I read a lot as a child - mostly series mysteries like Nancy Drew and Trixie Belden. I also read one series that hasn’t been mentioned yet about three boys who solved “weird” mysteries - the series was called “Alfred Hitchcock and the Three Investigators.” Yes, THAT Alfred Hitchcock; the use of his name was a marketing ploy to attract buyers’ attention.

Although I read all the time as a kid, I wouldn’t re-visit any of those books now, and I wouldn’t read any of them again and again as an adult. I think that the reading choices for kids now (especially the YA literature) is richer and more varied than it was when I was younger. I took an academic class in YA lit a few years ago and was bowled over by the books we read.

Taash and the Jesters

By Ellen Kindt McKenzie

Another Eight Cousins and Rose in Bloom fan. As an excuse to re-read Rose in Bloom I managed to incorporate it (and Mary Ware’s Promised Land) into a paper about the settlement house movement for a women’s history class.

I read Tuck Everlasting as an adult and thought it was thought provoking, my kids read it for school and hated it. :frowning:

I agree that the later Dark is Rising books are annoying and confusing.

I have a secret fondness for the Enid Blyton school stories - Mallory Towers especially, but I also liked The Twins at Saint Clares and the Naughtiest Girl books. But boy some of her stuff is pretty cringe-worthy! Even at the time I hated when she dragged in some stereotyped spoiled American girl.
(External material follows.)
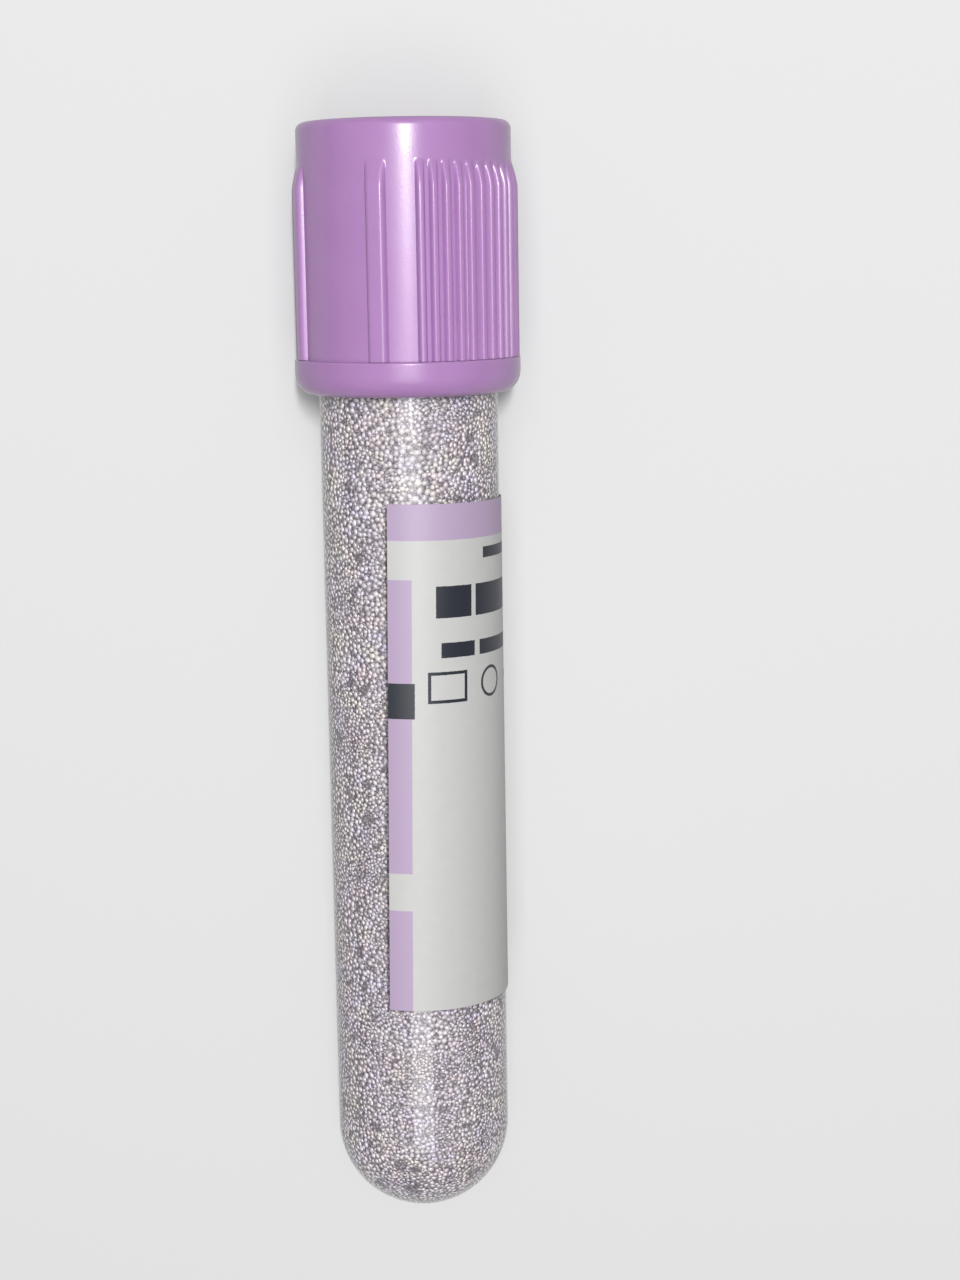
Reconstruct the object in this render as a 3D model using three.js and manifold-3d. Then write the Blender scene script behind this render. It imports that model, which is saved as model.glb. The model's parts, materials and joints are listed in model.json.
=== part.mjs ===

When the kids were little we really enjoyed reading the Bill Peat books together.
They have great illustrations and are very cleverly written. I bought a few and I still laugh out loud when I read them.

Oh, Judy Blume reads in the back of the band bus…we passed them around until the pages fell out !

The Penderwicks is a lot of fun. Lots and lots of great books out there.

My sons loved Ramona. There’s a scene where she is successfully learning to spell a word, and everytime she gets it right she yells “BAM! I got you”. We all still quote that as a sign of a job well done.